Requirement:
Find and copy lines holding "materials".

Entries shown:

* START *

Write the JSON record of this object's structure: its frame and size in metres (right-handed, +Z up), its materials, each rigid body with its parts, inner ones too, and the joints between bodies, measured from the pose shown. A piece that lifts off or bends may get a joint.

* END *
* START *

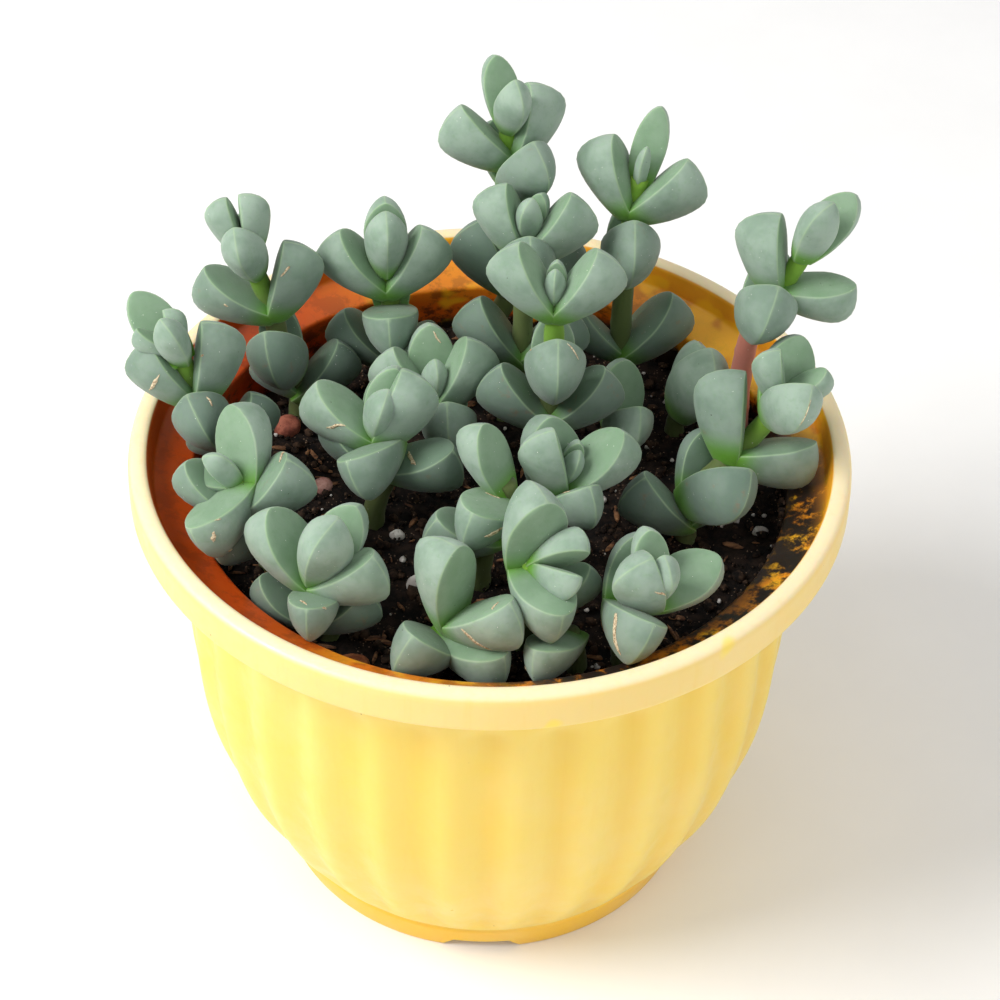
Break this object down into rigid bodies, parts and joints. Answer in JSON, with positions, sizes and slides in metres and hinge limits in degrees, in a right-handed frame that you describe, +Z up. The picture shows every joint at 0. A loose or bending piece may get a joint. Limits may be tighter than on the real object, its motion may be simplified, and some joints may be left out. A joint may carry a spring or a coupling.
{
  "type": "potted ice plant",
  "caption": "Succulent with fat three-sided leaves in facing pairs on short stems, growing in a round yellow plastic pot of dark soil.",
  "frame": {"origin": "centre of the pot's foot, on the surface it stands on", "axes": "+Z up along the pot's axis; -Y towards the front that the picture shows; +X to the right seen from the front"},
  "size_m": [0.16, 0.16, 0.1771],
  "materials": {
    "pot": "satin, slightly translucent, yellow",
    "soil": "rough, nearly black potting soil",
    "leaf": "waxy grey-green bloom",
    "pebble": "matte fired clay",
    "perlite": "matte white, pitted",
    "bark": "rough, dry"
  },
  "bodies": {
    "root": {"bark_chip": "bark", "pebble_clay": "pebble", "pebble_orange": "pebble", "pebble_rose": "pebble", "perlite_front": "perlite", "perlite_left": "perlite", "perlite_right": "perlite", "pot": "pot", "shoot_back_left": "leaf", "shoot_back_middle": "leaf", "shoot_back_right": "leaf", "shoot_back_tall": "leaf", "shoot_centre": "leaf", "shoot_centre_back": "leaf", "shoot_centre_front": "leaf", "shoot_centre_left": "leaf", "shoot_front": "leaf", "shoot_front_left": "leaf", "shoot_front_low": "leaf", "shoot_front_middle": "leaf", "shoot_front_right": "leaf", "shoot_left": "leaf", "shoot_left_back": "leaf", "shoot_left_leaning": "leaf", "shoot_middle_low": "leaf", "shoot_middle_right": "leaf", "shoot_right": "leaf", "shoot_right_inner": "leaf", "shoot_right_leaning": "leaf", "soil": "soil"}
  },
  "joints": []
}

* END *

Written reply:
Write the JSON record of this object's structure: its frame and size in metres (right-handed, +Z up), its materials, each rigid body with its parts, inner ones too, and the joints between bodies, measured from the pose shown. A piece that lifts off or bends may get a joint.
  "materials": {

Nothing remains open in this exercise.